Concernant « le malaise du ministère public », Pierre Valleix indique que cinq ans après les travaux conduits en 2013 par le procureur général Nadal sur ce thème, l’inspection générale de la Justice a été missionnée sur « l’attractivité de magistrat du ministère public. » Il en ressort que les fonctions du parquet sont très demandées par les magistrats sortant de l’Ecole nationale de la magistrature (ENM) car considérées comme « passionnantes, vivantes, dynamiques, voire excitantes ». Mais on constate très rapidement « l’effondrement des vocations et l’hémorragie du parquet vers le siège ». 38 % des magistrats ont quitté le parquet après cinq ans de fonctions. Après dix et quinze ans, le taux monte respectivement à 55 puis 64 %. Les principales raisons avancées sont des effectifs insuffisants, des vacances de postes et des sujétions trop lourdes et insuffisamment compensées. 28 recommandations ont été formulées en vue d’enrayer l’hémorragie.
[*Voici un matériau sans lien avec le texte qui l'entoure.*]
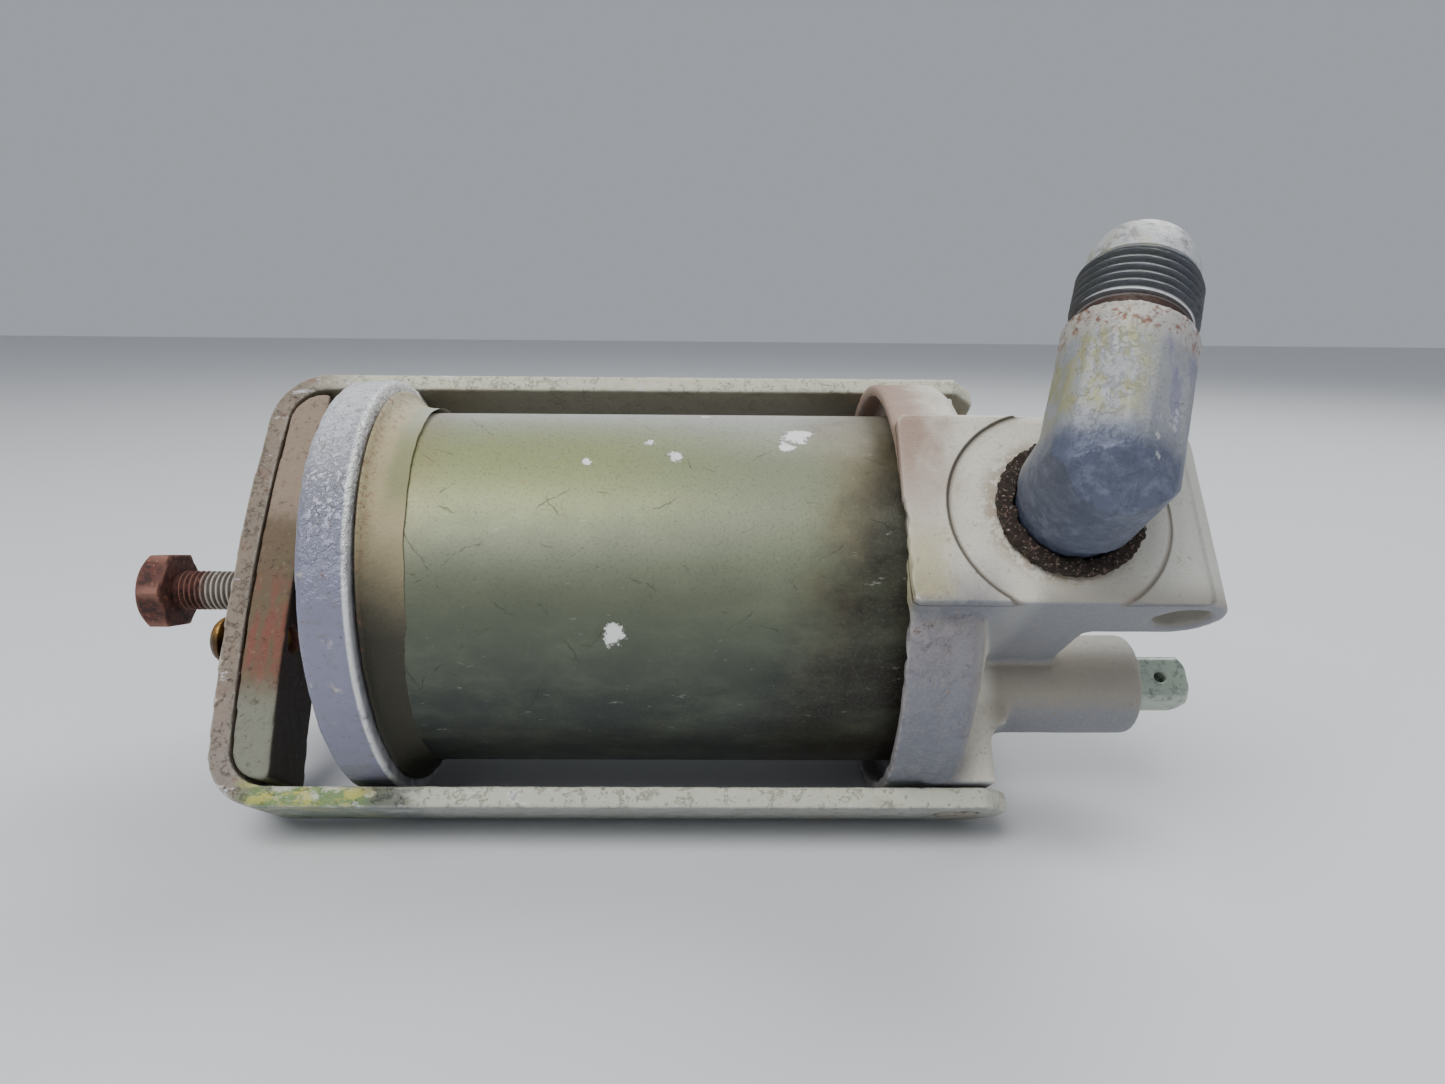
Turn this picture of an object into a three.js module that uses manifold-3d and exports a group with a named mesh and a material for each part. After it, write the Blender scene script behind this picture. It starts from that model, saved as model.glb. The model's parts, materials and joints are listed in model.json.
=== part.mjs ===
// Bowl strainer for a fluid or air line: a tubular bowl held between a cast head and a base cap
// by a swinging strap bail with a clamp screw. Millimetres, +Z up.
//
// The strainer is drawn in its own lying frame (X along the bowl towards the head, Z in the plane
// of the bail, Y to the rear) and then leant back about X onto the bench it lies on. The origin is
// the centre of the finished object's footprint.
import * as THREE from "three";
import { mergeVertices } from "three/addons/utils/BufferGeometryUtils.js";
import Module from "manifold-3d";

const wasm = await Module();
wasm.setup();

// ---- driving dimensions ----
const GAP = 0.3; // clearance between neighbouring pieces that touch
const wide = 56; // sides of the large turned surfaces
const inch = 25.4;

const bowlRadius = (2.75 * inch) / 2;
const bowlWall = 1.6;
const bowlLeft = -98.9;

const rimRadius = (3.25 * inch) / 2; // base cap rim and head skirt
const capThickness = 8.8;
const capInnerX = -101.3;
const capTilt = THREE.MathUtils.degToRad(3.4); // the cap sits cocked while the screw is backed off

const strapThickness = 4;
const strapWidth = 16.5;
const armInner = rimRadius + 0.35; // half the gap between the two arms
const armOuter = armInner + strapThickness;
const strapLeft = -135.7; // outer face of the end, where the screw goes through it
// The end is bowed outwards by the screw: X of its outer face at the two bends, and the curve's pull.
const strapEnd = { upper: -135.3, lower: -133.2, pull: -137.2 };
const bendRadius = 11.5;
const armTip = { upper: 16.2, lower: 13.4 };
const pivotX = 4.6;
const pinRadius = 3.95;

const barThickness = 7.9;
const barHalf = 40.7; // half of the bar's length
const barLeft = strapLeft + strapThickness + GAP;
const barRight = barLeft + barThickness;

const rivet = { y: -3.8, z: -13.2, head: 4.7, dome: 3, shank: 2.4, seat: -135.7 };

const screwZ = -1.5;
const screwRadius = (0.3125 * inch) / 2;
const screwHeadFlats = 14.3;
const screwHeadTurn = THREE.MathUtils.degToRad(-6.6);
const screwHeadLeft = -155;
const screwHeadRight = -149.6;
const padRadius = 8;
const padThickness = 3.6;
const padLeft = barRight + 2 * GAP;

const skirtLeft = -9.8;
const skirtRight = 1.5;
const glandX = 0; // face that the bowl gasket seals against

const blockRight = 24;
const blockFront = -41.8;
const blockRear = 24;
const blockBottom = -18.3;
const blockTop = 16.2;
const inlet = { x: 16, z: -1.85 };
const spotRadius = 18.6;
const spotFront = -41.2;

const earFront = -40.4;
const earRear = -25.9;
const earTop = 14;
const earHoleX = 36.9;
const earHoleRadius = 4.35;

const outlet = { x: 14, z: 0 };
const outletRear = 38;
const outletRadius = 14;

const valve = { z: -20.3, radius: 9.65, right: 40.3 };
const chamberLeft = 11.5;
const chamberRight = 30.2;
const plugFlats = 8.9;
const plugRight = 51.3;
const plugTurn = THREE.MathUtils.degToRad(-3);

const elbowBase = { x: 17.5, z: inlet.z };
const elbowReach = 16.6; // from the spotface to the corner of the elbow
const elbowNeck = 9.2;
const elbowRadius = { in: 10.3, up: 10.4 };
const elbowHeel = 9.6; // from the corner to the flat on the heel
const elbowThread = 9.9; // a little over the nominal 3/4 in
const elbowClock = THREE.MathUtils.degToRad(17.8); // lean of the upright leg towards +X

// ---- shapes ----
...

Des signes encourageants existent cependant. Pierre Valleix met en avant le projet de réforme constitutionnelle visant à rapprocher le statut des magistrats du parquet de celui des magistrats du siège. « Cette réforme nous permettrait d’être plus légitimes encore dans l’exercice de notre rôle fondamental, celui de la défense des libertés individuelles et de la garantie des droits des justiciables », avance-t-il.

Pierre Valleix rejoindra la Cour de cassation en juin. Procureur de la cour d’appel de Montpellier depuis septembre 2014, Pierre Valleix, atteint par l’âge de la retraite, rejoindra la Cour de cassation le 7 juin prochain, où il siégera durant deux ans. L’annonce a été effectuée par le premier président de la cour d’appel de Montpellier, Tristan Gervais de Lafond, qui a rappelé la brillante carrière de Pierre Valleix à différents postes, aussi bien au siège qu’au parquet, avec aussi « des fonctions plus politiques au sens le plus noble du terme : conseiller technique du garde des Sceaux, conseiller pour la justice du président du Sénat, et enfin conseiller justice du président de la République ».Deux nouveaux présidents de chambre à la cour d’appel de Montpellier. Paul Baudoin, précédemment magistrat du premier grade placé en position de service détaché comme expert auprès du groupement d’intérêt public Justice coopération internationale, est nommé président de la chambre de la famille. Anne-Marie Hébrard, précédemment conseillère à la cour d’appel de Nîmes, est nommée présidente de la chambre de la construction et de l’immobilier.L’Unsa services judiciaires revendique. A la fin de l’audience solennelle de rentrée de la cour d’appel de Montpellier, un représentant de l’Unsa services judiciaires s’est exprimé, appelant au boycott des audiences solennelles de rentrée en raison de « certaines dispositions particulièrement préoccupantes du projet de loi de programmation de la justice : fusion des tribunaux d’instance avec les tribunaux de grande instance, fusion des greffes des conseils de prud’hommes avec ceux des tribunaux de grande instance… ». L’Unsa services judiciaires déplore le manque récurrent d’effectifs et de moyens, et demande une prime pour les adjoints administratifs, techniques et les secrétaires administratifs, ainsi qu’une « vraie revalorisation indiciaire et indemnitaire pour tous les fonctionnaires des services judiciaires ».